Back on the horse, she hears Jamie groaning in pain and sniffs that he’s probably gone and torn muscles now. They rejoin the others and one of them swigs from a flask and thanks her for tipping them off and giving them a bit of fun at the expense of the redcoats. He offers Jamie the flask and Jamie drinks and offers some to Claire, telling her it’ll make her forget she’s hungry. She takes a pull. Dougal eyes her beadily and they all set off again.

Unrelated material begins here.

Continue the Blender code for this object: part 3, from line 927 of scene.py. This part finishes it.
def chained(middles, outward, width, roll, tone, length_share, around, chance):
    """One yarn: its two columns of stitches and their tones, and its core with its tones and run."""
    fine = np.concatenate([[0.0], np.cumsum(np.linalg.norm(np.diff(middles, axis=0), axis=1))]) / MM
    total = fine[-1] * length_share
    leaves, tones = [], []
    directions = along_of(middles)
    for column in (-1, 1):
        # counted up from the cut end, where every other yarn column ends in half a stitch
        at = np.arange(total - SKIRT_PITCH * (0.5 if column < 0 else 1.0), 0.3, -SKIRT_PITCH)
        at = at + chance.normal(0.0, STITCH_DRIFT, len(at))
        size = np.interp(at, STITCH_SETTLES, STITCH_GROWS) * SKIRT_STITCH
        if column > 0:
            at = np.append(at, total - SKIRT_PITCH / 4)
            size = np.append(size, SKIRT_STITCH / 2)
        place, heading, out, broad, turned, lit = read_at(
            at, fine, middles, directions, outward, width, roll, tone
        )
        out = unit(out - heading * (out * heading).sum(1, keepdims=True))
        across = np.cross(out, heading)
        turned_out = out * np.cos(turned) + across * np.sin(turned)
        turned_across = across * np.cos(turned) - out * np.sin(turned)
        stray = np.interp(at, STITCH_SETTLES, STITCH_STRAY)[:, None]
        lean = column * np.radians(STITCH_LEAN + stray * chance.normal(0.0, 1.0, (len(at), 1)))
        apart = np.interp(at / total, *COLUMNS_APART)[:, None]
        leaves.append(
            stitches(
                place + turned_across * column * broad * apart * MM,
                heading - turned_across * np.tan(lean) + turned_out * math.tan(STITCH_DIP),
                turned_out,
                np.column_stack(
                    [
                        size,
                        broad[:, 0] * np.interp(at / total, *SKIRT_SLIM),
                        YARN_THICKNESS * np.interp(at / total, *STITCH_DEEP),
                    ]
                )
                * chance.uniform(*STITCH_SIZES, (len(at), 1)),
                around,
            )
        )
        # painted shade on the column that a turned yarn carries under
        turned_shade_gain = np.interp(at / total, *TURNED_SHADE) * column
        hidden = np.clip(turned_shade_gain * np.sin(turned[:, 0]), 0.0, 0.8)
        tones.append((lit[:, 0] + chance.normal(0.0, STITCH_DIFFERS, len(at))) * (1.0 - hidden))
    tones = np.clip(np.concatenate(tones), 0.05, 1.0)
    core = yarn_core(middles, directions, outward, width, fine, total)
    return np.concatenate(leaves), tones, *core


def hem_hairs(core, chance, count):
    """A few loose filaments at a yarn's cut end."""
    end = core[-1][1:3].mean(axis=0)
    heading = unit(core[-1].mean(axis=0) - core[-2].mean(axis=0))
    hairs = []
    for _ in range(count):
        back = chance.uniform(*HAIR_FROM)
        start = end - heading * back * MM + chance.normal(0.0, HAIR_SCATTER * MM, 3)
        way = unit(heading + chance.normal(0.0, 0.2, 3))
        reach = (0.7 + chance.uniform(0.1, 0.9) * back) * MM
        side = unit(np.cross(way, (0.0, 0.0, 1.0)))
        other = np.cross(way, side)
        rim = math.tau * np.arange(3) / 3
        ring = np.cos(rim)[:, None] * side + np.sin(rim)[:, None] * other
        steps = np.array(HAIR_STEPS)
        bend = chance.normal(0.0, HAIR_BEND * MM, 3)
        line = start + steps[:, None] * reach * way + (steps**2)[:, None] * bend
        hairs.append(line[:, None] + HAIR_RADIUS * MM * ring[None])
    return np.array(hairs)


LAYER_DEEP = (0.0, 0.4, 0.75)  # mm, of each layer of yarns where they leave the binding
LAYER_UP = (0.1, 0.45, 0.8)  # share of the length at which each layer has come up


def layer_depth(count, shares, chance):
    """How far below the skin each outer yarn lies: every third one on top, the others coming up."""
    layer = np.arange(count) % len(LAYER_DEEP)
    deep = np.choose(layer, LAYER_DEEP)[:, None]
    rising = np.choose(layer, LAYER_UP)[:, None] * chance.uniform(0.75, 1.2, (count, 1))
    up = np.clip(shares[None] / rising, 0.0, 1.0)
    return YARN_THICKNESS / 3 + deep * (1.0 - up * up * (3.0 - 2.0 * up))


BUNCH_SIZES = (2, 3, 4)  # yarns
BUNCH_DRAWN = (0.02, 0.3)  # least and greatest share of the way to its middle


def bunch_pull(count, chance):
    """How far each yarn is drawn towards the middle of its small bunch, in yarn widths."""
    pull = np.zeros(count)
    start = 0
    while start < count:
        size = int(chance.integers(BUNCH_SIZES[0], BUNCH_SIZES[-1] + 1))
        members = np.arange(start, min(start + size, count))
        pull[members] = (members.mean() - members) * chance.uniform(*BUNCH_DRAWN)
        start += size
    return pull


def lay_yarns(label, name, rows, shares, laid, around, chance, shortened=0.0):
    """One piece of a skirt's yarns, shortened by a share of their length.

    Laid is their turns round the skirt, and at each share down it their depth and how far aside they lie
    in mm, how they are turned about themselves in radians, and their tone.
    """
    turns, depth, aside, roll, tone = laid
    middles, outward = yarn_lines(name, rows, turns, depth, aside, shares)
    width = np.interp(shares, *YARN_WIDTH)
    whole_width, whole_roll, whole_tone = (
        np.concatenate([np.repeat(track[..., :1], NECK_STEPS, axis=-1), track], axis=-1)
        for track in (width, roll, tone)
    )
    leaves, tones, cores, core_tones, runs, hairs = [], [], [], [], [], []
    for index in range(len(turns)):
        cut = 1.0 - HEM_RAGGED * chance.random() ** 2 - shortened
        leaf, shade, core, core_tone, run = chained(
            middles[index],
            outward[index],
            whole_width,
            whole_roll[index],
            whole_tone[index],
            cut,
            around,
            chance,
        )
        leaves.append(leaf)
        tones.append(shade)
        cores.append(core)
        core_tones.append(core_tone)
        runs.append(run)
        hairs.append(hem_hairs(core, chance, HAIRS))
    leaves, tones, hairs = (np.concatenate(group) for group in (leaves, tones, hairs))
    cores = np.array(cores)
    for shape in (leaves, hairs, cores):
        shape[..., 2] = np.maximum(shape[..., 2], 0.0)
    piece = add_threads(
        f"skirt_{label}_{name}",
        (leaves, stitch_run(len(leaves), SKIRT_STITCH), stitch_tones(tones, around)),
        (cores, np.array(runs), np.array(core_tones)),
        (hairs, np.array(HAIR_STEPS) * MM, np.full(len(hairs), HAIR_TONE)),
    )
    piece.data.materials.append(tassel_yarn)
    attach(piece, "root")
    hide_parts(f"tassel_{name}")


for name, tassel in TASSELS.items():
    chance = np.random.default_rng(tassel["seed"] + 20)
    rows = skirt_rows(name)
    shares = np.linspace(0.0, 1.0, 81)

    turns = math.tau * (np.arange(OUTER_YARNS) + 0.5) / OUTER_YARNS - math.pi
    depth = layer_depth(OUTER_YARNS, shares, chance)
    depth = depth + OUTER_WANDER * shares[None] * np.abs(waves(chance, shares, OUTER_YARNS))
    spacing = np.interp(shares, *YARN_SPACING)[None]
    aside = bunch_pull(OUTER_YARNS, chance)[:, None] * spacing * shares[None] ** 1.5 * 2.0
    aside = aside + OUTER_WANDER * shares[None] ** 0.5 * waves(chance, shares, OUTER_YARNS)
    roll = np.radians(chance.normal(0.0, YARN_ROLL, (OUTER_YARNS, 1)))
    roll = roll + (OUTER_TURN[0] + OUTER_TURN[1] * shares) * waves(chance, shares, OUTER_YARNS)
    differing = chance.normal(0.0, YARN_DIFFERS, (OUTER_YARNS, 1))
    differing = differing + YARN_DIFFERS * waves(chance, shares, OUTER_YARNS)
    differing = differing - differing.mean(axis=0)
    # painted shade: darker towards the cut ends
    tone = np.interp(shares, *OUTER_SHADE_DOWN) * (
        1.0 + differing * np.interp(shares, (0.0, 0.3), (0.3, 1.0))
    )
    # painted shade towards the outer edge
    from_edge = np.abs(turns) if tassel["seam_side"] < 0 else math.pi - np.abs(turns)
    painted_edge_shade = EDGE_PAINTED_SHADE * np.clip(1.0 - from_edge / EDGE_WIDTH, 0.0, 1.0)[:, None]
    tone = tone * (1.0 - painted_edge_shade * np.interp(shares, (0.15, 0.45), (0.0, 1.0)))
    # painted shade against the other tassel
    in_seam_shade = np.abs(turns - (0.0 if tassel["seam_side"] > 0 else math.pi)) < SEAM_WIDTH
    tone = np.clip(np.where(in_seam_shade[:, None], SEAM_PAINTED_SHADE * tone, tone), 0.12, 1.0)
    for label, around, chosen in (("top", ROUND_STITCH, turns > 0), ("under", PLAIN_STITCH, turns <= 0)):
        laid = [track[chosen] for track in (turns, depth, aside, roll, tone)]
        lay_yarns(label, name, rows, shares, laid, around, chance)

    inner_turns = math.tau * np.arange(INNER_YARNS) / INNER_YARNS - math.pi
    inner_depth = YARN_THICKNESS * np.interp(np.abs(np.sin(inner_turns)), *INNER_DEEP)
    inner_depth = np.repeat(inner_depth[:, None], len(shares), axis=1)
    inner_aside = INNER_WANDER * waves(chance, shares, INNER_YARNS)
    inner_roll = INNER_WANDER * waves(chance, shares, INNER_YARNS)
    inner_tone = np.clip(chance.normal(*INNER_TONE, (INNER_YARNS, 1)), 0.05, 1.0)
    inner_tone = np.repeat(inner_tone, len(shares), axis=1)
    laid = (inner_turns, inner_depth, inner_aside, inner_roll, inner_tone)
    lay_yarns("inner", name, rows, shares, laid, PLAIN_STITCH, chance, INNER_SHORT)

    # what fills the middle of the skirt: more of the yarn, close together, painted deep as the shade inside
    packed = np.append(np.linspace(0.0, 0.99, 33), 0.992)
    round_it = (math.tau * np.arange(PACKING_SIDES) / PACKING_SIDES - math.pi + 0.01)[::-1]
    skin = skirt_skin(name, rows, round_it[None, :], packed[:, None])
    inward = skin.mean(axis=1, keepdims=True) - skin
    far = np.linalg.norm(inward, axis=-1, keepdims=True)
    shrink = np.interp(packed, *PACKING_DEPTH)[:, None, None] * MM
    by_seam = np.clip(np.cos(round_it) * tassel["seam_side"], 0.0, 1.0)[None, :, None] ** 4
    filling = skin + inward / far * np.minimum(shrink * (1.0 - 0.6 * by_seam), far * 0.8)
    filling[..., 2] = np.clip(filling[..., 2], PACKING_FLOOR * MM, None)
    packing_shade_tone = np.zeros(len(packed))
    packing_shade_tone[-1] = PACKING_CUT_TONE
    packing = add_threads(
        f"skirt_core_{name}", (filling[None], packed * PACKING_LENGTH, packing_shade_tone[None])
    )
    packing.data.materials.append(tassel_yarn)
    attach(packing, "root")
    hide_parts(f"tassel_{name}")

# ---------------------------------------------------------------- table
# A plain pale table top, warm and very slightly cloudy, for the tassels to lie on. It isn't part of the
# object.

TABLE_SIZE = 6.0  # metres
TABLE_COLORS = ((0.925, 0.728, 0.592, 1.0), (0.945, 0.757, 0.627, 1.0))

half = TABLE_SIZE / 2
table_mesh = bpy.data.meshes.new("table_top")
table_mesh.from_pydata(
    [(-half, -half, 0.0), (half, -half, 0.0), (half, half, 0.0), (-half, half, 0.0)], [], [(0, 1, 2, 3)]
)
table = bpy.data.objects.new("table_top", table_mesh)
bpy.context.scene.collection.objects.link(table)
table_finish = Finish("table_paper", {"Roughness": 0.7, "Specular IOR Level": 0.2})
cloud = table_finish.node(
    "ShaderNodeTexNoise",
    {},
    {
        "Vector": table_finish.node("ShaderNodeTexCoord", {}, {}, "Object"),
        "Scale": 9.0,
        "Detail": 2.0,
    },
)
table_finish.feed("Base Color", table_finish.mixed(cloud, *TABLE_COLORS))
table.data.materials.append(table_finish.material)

Night falls and still they ride. Jamie’s in bad shape and Claire calls for help just before he passes out and falls off the horse. She and the other men carry him off to the side and she finds a gunshot wound. It’s not serious, but he’s lost a lot of blood and needs to be disinfected. The others don’t know what the hell she’s talking about, nor do they know what iodine is. She asks for alcohol and immediately gets the flask. She pours it into the wound and Jamie comes to. She angrily tells him he’s lucky he’s not dead and demands a sterile bandage and clean cloths. Come on, Claire. Look around you. Do these people look like they have sterile bandages on them? Also, you’re married to a historian and know you’re not in the 20th century. Surely you should have at least a working knowledge of what might have been available to you? The others stare blankly at her, so she rips a strip from the bottom of her dress  and uses that as a bandage, cursing as she does so. The others are shocked by her blue language and tell her that her husband should tan her hide. She tells them to shut up and mind their own business. Dougal says they’ll hang around long enough for the wound to be dressed, but then they have another 15 miles to go. Claire’s not happy with that, but Jamie says that Randall will have patrols out after them, so they really need to get moving again. He won’t risk her or anyone else falling into Randall’s clutches. She eases up and tells him he should have told her he was shot. He shrugs that it didn’t hurt much at the time. She asks if it hurts now. It does. ‘Good,’ she says, before helping him to his feet. He sincerely thanks her, calling her Sassenach, and they remount and ride off.

In the morning, reach their destination: Castle Leoch, no longer a ruin, but a busy , thriving place. Claire looks up at it and VOs that she knows her journey has only just begun.